US markets are poised to enter another volatile week of trading, with the Federal Reserve set to make its interest rate decision and reveal updated economic projections as President Donald Trump's tariffs continue to cloud the future of the world's largest economy.
Last week's remarkable row between Mr Trump and trading partners featured a dizzying set of tariff implementations, retaliations, threats and reversals that thrust markets into further turmoil.
“Right now, nothing seems to matter except what's going on in [Washington] DC and the confusing set of tariff news that seems to be released almost several times a day,” said Peter Andersen, founder of Andersen Capital Management.
The Dow Jones is down almost 3 per cent this year. The Nasdaq entered correction after falling more than 10 per cent from its recent record high. The S&P 500 briefly slid into correction territory on Thursday. In another sign of market volatility, the price of gold climbed above $3,000 for the first time on Friday.
“I think, investors don't have a grounding and they don't know what the endgame is,” Mr Andersen said. "I think, most investors are punch-drunk."
Policy uncertainty has seeped into the economic outlook. And with the Fed likely to hold rates steady on Wednesday, the economic impact of tariffs will face further scrutiny.
“The key question at this [Fed] meeting is how policymakers will balance the continuing unease about the frustratingly slow pace of disinflation progress with mounting concerns over the growth outlook, the usual uncertainties about the outlook compounded by a highly unusual degree of policy uncertainty,” Derek Tang, economist at the LH Meyer firm, said in a note to clients.
Fed officials have already signalled they are firmly in wait-and-see mode, meaning they are set to hold their target range for interest rates steady for a second straight time at 4.25 per cent to 4.50 per cent.
“We do not need to be in a hurry and are well positioned to wait for greater clarity,” Fed Chairman Jerome Powell said in his final public remarks before the central bank's quiet period.
With a pause likely, focus will instead turn towards Mr Powell's press conference and the Fed's economic projections. The Fed updates its forecasts on GDP, interest rates, inflation and unemployment every three months.
“The sheer amount of uncertainty around trade policy and fiscal policy is just suffocating for the economy, and there's no end in sight, so the Fed is going to likely factor that into their forecasts,” said Ryan Sweet, chief US economist at Oxford Economics.
Currently, Fed officials are trying to assess if the inflationary effects will be a one-time bump that they can look through. “My baseline view is that any imposition of tariffs will only modestly increase prices and in a non-persistent manner,” Fed Governor Christopher Waller said last month.

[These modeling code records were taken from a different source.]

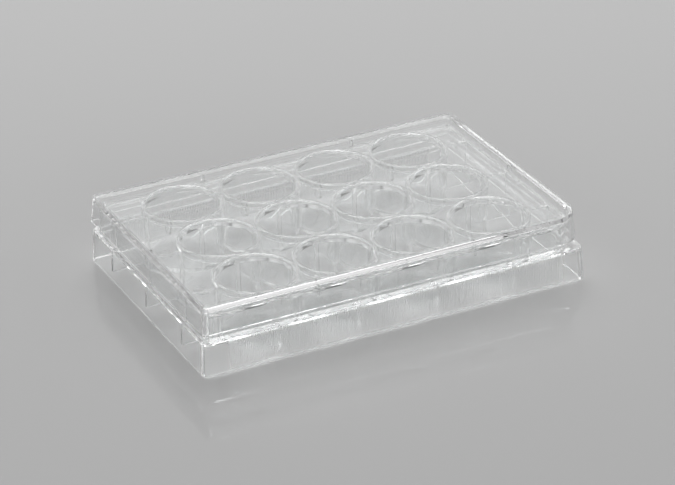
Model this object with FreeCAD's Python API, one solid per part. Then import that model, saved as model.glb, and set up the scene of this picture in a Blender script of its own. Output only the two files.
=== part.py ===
"""Twelve-well culture plate with its loose lid, both moulded in clear polystyrene.

Millimetres, +Z up. The origin is the middle of the footprint, on the surface that the plate stands on.
+X runs along the rows, from column 1 to column 4, and +Y from row C to row A.
Each piece is one moulding: the plate with its skirt, deck, wells and webs, and the lid with its rim.
"""

import FreeCAD
import Part
import math
import os

V = FreeCAD.Vector

# Footprint and wells
plate_length = 127.76
plate_width = 85.48
columns = 4
rows = 3
well_pitch = 26.0

# Skirt of the plate: an upright foot band, a tapered band above it, and a ledge that falls outward on top
skirt_height = 11.0
skirt_wall = 1.3
skirt_taper = 0.55          # how far the top edge stands inside the foot, on each side
skirt_corner = 2.5
foot_band = 1.3             # height of the upright band at the foot
foot_round = 0.4            # on the foot's outer edge
ledge_thickness = 1.2
ledge_fall = 0.3            # how much lower the ledge's outer edge is than its inner one
skirt_edge_round = 0.2

# Upper body of the plate, inside the skirt line
deck_height = 18.5
deck_thickness = 1.2
ledge_width = 2.2           # from the skirt's top edge in to the upper wall
upper_wall = 1.3
upper_taper = 0.2
upper_corner = 2.0
keyed_corner = 6.5          # the rounder corner beside well C4, on the upper body
deck_edge_round = 0.2

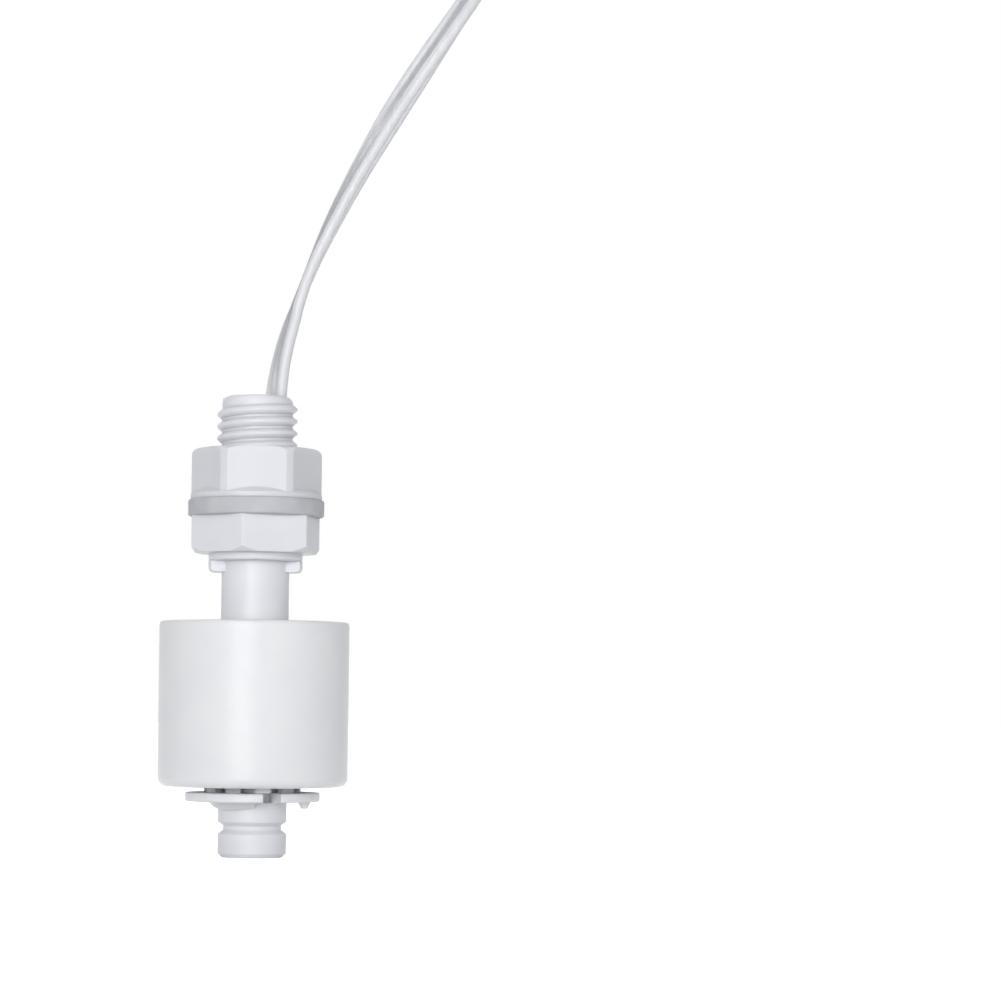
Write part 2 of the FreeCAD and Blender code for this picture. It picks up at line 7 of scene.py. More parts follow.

In separate remarks, New York Fed Governor John Williams anticipated that tariffs will have some inflationary effect this year.
Meanwhile, Mr Powell has asserted the economy remains in a “good place” despite the elevated uncertainty surrounding it. But as markets remain jittery over the effects of Mr Trump’s tariff approach, traders will look towards the even-keeled Fed Chairman to offer guidance on the economic outlook.
“He's got to pull this off where he signals that we're keeping an eye on the economy,” Mr Sweet said. "Things are holding up so far, but at the same time, saying that we're not going to ignore the inflation risk. He’s going to have to pull this one out of his hat and kind of get this one perfect, or you're going to see markets respond.”